ESPIRALES POR LEÓN LASA

Canícula y estética

Una vez elegido el título del artículo, he de reconocer que casi suena a tratado wittgensteiniano. Pero no, no es mi intención dar la brasa, como dicen los adolescentes, con pedanterías y petulancias, y menos el último domingo del mes de julio, con el sol apretando inmisericorde y la playa atestada de gente. Propongo simplemente, en tono jocoso, una reflexión ligera sobre el verano y las formas, sean estas las que sean. Y ello, en parte, porque hace poco fue noticia casi a nivel nacional un hecho que quizá no debió ser tal. Según he leído, el marido de Esperanza Aguirre ha propuesto en el Club Puerta de Hierro de Madrid que para jugar al golf se prohíban las chanclas, las camisetas, los pantalones piratas, los tops en las mujeres, y otras prendas de corte similar. Como no podía ser de otra manera en estos tiempos que corren, muchos (y muchas) han puesto el grito en el cielo y además de llamar retrógrado al aristócrata, han mezclado churras con ovinas y membrillo con velocidad.

Me acordé de Fernando Ramírez de Haro, creo que ese es su nombre, cuando el otro día paseaba por mi ciudad a media mañana, acompañado de unos colegas, y vi venir de frente a una persona de unos cincuenta años, estatura media, y bastante pasada de peso. Hasta ahí nada reseñable. Como tampoco que iba agarrada de la mano de la que supuse sería su mujer, en una estampa ciertamente conmovedora. Tampoco lo debía ser cómo iban vestidos, ya que las ciudades se han convertido, incluso las interiores, en sucursales groseras de la playa.

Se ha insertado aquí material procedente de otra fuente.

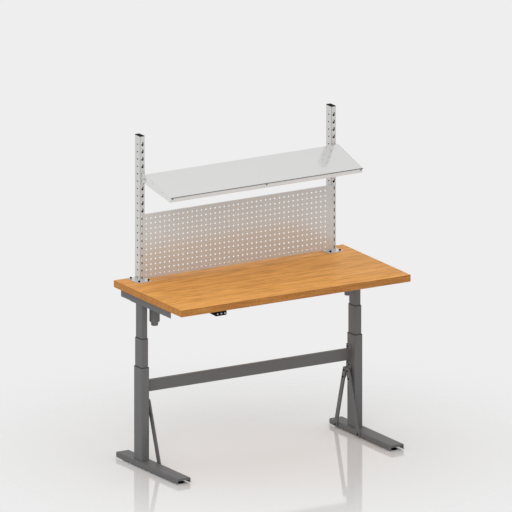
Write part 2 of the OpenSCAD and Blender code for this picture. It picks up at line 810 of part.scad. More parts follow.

Pero a mí, qué quieren que les diga, me chocó. Chanclas de velcro, de esas que dejan los dedos a la vista y se ajustan al tobillo; pantalón blanco que llegaba justo por debajo de la rodilla, mostrando unas pantorrillas rellenas; y camiseta de tirantas color granate, con una leyenda que me niego a reproducir. Ella calzaba las mismas chanclas –¿se llaman así?– de velcro; un short cortito de color blanco que transparentaba la prenda interior; y un top que dejaba al aire el ombliguito y los correspondientes tatuajes.

Cierto que el calentamiento global y nuestra tendencia al mínimo esfuerzo está haciendo cada vez más insoportable el verano; cierto que no podemos pretender que bajemos al chiringuito tarifeño o vayamos al bar de la esquina ataviados como Gustav von Aschenbach, el decadente protagonista de Muerte en Venecia, con traje de hilo blanco; cierto que hay lugares o momentos en los que se impone alguna informalidad, un poco de descaro o de trasgresión juvenil; y todavía más cierto que, ay, nos podemos creer que, disfrazados de deportistas, podemos llegar a parecer deportistas; pero de ahí a colegir que todo vale por mor de los tiempos caniculares creo que va un trecho.

En cualquier caso, me pregunto: ¿realmente se está más fresco con las velcros, los pantalones pirata y las camisetas sobaqueras que con unos buenos mocasines, un pantalón chino de algodón y un polo de manga corta que oculte nuestras no muy estéticas axilas? Pienso que no (y no me arguyan motivos económicos, que no los hay). En cualquier caso, además, un respeto para nuestro vecino de barra, o de asiento, que no tiene por qué aguantar la vista y el olor de nuestras carnes desnudas.

No me considero ningún Beau Brummel del vestir y rara vez voy más allá del atuendo informal, de eso que se dio en llamar el casual way, salvo cuando en bodas, juicios y demás la ocasión lo demanda. Pero me pareció bien, y sé que nado a contracorriente, la propuesta del aristócrata madrileño: un respeto para la estética, también en verano, también para jugar al golf, también para ir a comprar el periódico, o para visitar el Partenón. La playa no está debajo de los adoquines, como decían los franchutes del 68, ni debajo del asfalto de las ciudades. Está donde tiene que estar. Y vistámonos como nos tenemos que vestir, sin confundir las olas del litoral con los monumentos de nuestras capitales.